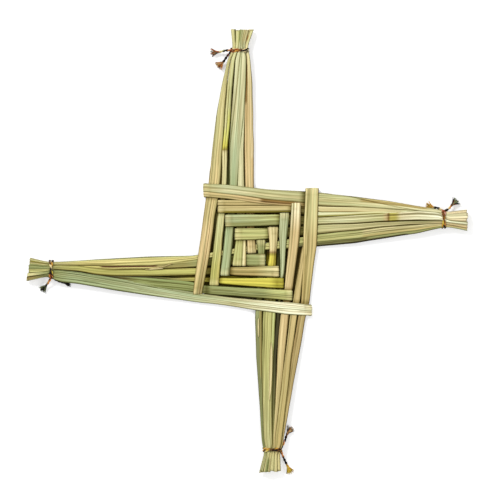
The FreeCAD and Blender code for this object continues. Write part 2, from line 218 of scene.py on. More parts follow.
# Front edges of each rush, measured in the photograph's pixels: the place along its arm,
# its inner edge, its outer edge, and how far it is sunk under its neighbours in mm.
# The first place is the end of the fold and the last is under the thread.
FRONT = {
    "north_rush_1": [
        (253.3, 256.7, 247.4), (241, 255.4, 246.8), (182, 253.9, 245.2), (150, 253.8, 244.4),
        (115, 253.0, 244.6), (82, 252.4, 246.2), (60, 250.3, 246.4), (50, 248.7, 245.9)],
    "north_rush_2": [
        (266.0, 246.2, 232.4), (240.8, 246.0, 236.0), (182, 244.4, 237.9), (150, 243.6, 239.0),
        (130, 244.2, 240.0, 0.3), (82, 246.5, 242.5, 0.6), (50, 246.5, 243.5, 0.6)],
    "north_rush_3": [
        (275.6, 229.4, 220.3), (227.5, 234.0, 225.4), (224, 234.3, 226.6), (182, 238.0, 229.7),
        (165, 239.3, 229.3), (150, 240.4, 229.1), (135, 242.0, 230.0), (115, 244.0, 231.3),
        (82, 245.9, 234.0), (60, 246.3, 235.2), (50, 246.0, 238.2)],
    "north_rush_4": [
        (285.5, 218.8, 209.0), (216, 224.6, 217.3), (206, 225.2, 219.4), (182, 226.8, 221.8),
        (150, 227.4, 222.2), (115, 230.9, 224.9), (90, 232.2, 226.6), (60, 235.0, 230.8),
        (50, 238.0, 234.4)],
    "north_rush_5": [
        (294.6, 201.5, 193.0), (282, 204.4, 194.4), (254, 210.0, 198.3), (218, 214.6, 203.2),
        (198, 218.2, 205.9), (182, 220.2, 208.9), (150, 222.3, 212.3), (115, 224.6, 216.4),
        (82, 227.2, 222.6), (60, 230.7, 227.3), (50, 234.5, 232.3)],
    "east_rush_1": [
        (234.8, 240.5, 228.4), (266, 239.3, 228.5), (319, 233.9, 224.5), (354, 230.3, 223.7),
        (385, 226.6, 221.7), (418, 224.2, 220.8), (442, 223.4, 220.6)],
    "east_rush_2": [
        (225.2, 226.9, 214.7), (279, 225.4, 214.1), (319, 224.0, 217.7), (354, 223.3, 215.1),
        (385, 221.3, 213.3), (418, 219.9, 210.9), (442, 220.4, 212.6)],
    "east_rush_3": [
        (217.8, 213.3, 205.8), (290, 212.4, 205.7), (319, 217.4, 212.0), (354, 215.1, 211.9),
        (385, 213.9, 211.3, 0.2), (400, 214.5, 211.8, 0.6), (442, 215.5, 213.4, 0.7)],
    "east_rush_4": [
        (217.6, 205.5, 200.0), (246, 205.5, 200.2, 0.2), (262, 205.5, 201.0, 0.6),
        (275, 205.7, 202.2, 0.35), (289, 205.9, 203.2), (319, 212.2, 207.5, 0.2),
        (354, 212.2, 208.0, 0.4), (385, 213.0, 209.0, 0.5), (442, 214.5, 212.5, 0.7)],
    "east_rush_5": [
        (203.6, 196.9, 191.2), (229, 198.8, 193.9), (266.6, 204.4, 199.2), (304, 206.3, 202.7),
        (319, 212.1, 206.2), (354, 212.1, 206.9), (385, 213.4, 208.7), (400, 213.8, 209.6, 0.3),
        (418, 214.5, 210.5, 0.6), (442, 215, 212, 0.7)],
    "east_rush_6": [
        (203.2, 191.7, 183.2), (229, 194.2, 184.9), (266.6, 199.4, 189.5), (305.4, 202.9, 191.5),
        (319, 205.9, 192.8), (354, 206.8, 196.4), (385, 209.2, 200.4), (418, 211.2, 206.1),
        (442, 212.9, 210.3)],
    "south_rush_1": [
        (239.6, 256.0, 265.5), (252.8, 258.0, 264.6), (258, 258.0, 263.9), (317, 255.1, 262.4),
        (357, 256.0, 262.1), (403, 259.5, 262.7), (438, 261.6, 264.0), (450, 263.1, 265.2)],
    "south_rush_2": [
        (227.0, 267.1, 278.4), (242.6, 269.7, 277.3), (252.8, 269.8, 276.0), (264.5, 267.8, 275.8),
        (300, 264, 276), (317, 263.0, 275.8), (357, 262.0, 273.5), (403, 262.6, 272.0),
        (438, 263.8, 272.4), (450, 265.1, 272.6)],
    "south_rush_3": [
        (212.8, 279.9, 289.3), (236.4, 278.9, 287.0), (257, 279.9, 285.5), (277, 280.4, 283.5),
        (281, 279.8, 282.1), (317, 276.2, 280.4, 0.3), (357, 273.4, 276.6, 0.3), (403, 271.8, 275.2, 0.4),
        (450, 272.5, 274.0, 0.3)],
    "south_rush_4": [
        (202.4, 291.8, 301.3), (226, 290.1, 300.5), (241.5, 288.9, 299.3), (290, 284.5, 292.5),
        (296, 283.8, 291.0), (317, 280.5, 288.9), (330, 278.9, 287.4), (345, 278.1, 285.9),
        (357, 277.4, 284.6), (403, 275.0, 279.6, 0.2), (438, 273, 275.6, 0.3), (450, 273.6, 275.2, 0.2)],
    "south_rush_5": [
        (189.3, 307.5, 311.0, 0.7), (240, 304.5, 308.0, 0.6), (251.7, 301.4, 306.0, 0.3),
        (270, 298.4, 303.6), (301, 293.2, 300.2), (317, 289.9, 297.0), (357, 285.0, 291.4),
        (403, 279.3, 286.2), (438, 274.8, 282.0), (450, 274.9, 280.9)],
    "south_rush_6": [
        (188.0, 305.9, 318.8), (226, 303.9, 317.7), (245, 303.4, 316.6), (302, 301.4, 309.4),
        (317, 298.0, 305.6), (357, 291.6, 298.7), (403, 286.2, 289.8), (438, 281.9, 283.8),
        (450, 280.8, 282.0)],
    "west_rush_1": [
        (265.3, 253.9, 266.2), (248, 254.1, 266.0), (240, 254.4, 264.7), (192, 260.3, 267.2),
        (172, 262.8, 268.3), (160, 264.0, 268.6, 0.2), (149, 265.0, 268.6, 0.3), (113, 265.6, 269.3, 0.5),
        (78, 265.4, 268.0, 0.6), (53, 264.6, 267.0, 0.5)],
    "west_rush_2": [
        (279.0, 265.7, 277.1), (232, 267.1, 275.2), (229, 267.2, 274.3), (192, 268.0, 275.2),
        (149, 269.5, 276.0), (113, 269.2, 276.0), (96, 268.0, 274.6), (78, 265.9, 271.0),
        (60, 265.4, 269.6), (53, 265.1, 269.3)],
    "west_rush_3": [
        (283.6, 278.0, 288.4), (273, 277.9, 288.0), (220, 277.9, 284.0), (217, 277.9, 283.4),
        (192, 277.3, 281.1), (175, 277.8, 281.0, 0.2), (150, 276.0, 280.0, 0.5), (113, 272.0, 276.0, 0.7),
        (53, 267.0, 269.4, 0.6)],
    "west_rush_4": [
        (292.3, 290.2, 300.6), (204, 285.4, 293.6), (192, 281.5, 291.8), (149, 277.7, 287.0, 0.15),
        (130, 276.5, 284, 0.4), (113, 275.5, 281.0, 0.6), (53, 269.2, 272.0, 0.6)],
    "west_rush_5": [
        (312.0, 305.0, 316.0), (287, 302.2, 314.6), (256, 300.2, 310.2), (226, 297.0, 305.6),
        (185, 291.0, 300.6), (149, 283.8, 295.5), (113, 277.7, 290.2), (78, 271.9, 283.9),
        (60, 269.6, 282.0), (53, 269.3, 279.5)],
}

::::

**Aim of the exercise**
Restate the data above word for word, please.

**Result for this task**
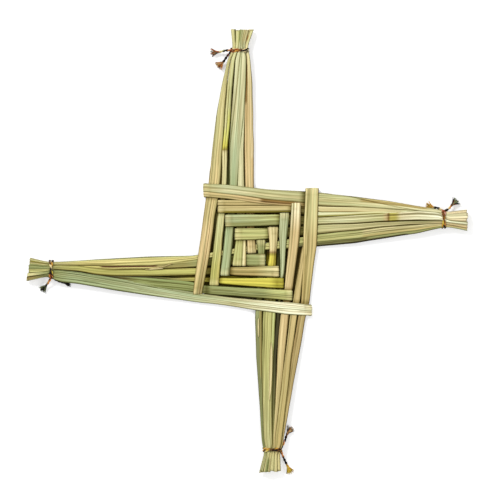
The FreeCAD and Blender code for this object continues. Write part 2, from line 218 of scene.py on. More parts follow.
# Front edges of each rush, measured in the photograph's pixels: the place along its arm,
# its inner edge, its outer edge, and how far it is sunk under its neighbours in mm.
# The first place is the end of the fold and the last is under the thread.
FRONT = {
    "north_rush_1": [
        (253.3, 256.7, 247.4), (241, 255.4, 246.8), (182, 253.9, 245.2), (150, 253.8, 244.4),
        (115, 253.0, 244.6), (82, 252.4, 246.2), (60, 250.3, 246.4), (50, 248.7, 245.9)],
    "north_rush_2": [
        (266.0, 246.2, 232.4), (240.8, 246.0, 236.0), (182, 244.4, 237.9), (150, 243.6, 239.0),
        (130, 244.2, 240.0, 0.3), (82, 246.5, 242.5, 0.6), (50, 246.5, 243.5, 0.6)],
    "north_rush_3": [
        (275.6, 229.4, 220.3), (227.5, 234.0, 225.4), (224, 234.3, 226.6), (182, 238.0, 229.7),
        (165, 239.3, 229.3), (150, 240.4, 229.1), (135, 242.0, 230.0), (115, 244.0, 231.3),
        (82, 245.9, 234.0), (60, 246.3, 235.2), (50, 246.0, 238.2)],
    "north_rush_4": [
        (285.5, 218.8, 209.0), (216, 224.6, 217.3), (206, 225.2, 219.4), (182, 226.8, 221.8),
        (150, 227.4, 222.2), (115, 230.9, 224.9), (90, 232.2, 226.6), (60, 235.0, 230.8),
        (50, 238.0, 234.4)],
    "north_rush_5": [
        (294.6, 201.5, 193.0), (282, 204.4, 194.4), (254, 210.0, 198.3), (218, 214.6, 203.2),
        (198, 218.2, 205.9), (182, 220.2, 208.9), (150, 222.3, 212.3), (115, 224.6, 216.4),
        (82, 227.2, 222.6), (60, 230.7, 227.3), (50, 234.5, 232.3)],
    "east_rush_1": [
        (234.8, 240.5, 228.4), (266, 239.3, 228.5), (319, 233.9, 224.5), (354, 230.3, 223.7),
        (385, 226.6, 221.7), (418, 224.2, 220.8), (442, 223.4, 220.6)],
    "east_rush_2": [
        (225.2, 226.9, 214.7), (279, 225.4, 214.1), (319, 224.0, 217.7), (354, 223.3, 215.1),
        (385, 221.3, 213.3), (418, 219.9, 210.9), (442, 220.4, 212.6)],
    "east_rush_3": [
        (217.8, 213.3, 205.8), (290, 212.4, 205.7), (319, 217.4, 212.0), (354, 215.1, 211.9),
        (385, 213.9, 211.3, 0.2), (400, 214.5, 211.8, 0.6), (442, 215.5, 213.4, 0.7)],
    "east_rush_4": [
        (217.6, 205.5, 200.0), (246, 205.5, 200.2, 0.2), (262, 205.5, 201.0, 0.6),
        (275, 205.7, 202.2, 0.35), (289, 205.9, 203.2), (319, 212.2, 207.5, 0.2),
        (354, 212.2, 208.0, 0.4), (385, 213.0, 209.0, 0.5), (442, 214.5, 212.5, 0.7)],
    "east_rush_5": [
        (203.6, 196.9, 191.2), (229, 198.8, 193.9), (266.6, 204.4, 199.2), (304, 206.3, 202.7),
        (319, 212.1, 206.2), (354, 212.1, 206.9), (385, 213.4, 208.7), (400, 213.8, 209.6, 0.3),
        (418, 214.5, 210.5, 0.6), (442, 215, 212, 0.7)],
    "east_rush_6": [
        (203.2, 191.7, 183.2), (229, 194.2, 184.9), (266.6, 199.4, 189.5), (305.4, 202.9, 191.5),
        (319, 205.9, 192.8), (354, 206.8, 196.4), (385, 209.2, 200.4), (418, 211.2, 206.1),
        (442, 212.9, 210.3)],
    "south_rush_1": [
        (239.6, 256.0, 265.5), (252.8, 258.0, 264.6), (258, 258.0, 263.9), (317, 255.1, 262.4),
        (357, 256.0, 262.1), (403, 259.5, 262.7), (438, 261.6, 264.0), (450, 263.1, 265.2)],
    "south_rush_2": [
        (227.0, 267.1, 278.4), (242.6, 269.7, 277.3), (252.8, 269.8, 276.0), (264.5, 267.8, 275.8),
        (300, 264, 276), (317, 263.0, 275.8), (357, 262.0, 273.5), (403, 262.6, 272.0),
        (438, 263.8, 272.4), (450, 265.1, 272.6)],
    "south_rush_3": [
        (212.8, 279.9, 289.3), (236.4, 278.9, 287.0), (257, 279.9, 285.5), (277, 280.4, 283.5),
        (281, 279.8, 282.1), (317, 276.2, 280.4, 0.3), (357, 273.4, 276.6, 0.3), (403, 271.8, 275.2, 0.4),
        (450, 272.5, 274.0, 0.3)],
    "south_rush_4": [
        (202.4, 291.8, 301.3), (226, 290.1, 300.5), (241.5, 288.9, 299.3), (290, 284.5, 292.5),
        (296, 283.8, 291.0), (317, 280.5, 288.9), (330, 278.9, 287.4), (345, 278.1, 285.9),
        (357, 277.4, 284.6), (403, 275.0, 279.6, 0.2), (438, 273, 275.6, 0.3), (450, 273.6, 275.2, 0.2)],
    "south_rush_5": [
        (189.3, 307.5, 311.0, 0.7), (240, 304.5, 308.0, 0.6), (251.7, 301.4, 306.0, 0.3),
        (270, 298.4, 303.6), (301, 293.2, 300.2), (317, 289.9, 297.0), (357, 285.0, 291.4),
        (403, 279.3, 286.2), (438, 274.8, 282.0), (450, 274.9, 280.9)],
    "south_rush_6": [
        (188.0, 305.9, 318.8), (226, 303.9, 317.7), (245, 303.4, 316.6), (302, 301.4, 309.4),
        (317, 298.0, 305.6), (357, 291.6, 298.7), (403, 286.2, 289.8), (438, 281.9, 283.8),
        (450, 280.8, 282.0)],
    "west_rush_1": [
        (265.3, 253.9, 266.2), (248, 254.1, 266.0), (240, 254.4, 264.7), (192, 260.3, 267.2),
        (172, 262.8, 268.3), (160, 264.0, 268.6, 0.2), (149, 265.0, 268.6, 0.3), (113, 265.6, 269.3, 0.5),
        (78, 265.4, 268.0, 0.6), (53, 264.6, 267.0, 0.5)],
    "west_rush_2": [
        (279.0, 265.7, 277.1), (232, 267.1, 275.2), (229, 267.2, 274.3), (192, 268.0, 275.2),
        (149, 269.5, 276.0), (113, 269.2, 276.0), (96, 268.0, 274.6), (78, 265.9, 271.0),
        (60, 265.4, 269.6), (53, 265.1, 269.3)],
    "west_rush_3": [
        (283.6, 278.0, 288.4), (273, 277.9, 288.0), (220, 277.9, 284.0), (217, 277.9, 283.4),
        (192, 277.3, 281.1), (175, 277.8, 281.0, 0.2), (150, 276.0, 280.0, 0.5), (113, 272.0, 276.0, 0.7),
        (53, 267.0, 269.4, 0.6)],
    "west_rush_4": [
        (292.3, 290.2, 300.6), (204, 285.4, 293.6), (192, 281.5, 291.8), (149, 277.7, 287.0, 0.15),
        (130, 276.5, 284, 0.4), (113, 275.5, 281.0, 0.6), (53, 269.2, 272.0, 0.6)],
    "west_rush_5": [
        (312.0, 305.0, 316.0), (287, 302.2, 314.6), (256, 300.2, 310.2), (226, 297.0, 305.6),
        (185, 291.0, 300.6), (149, 283.8, 295.5), (113, 277.7, 290.2), (78, 271.9, 283.9),
        (60, 269.6, 282.0), (53, 269.3, 279.5)],
}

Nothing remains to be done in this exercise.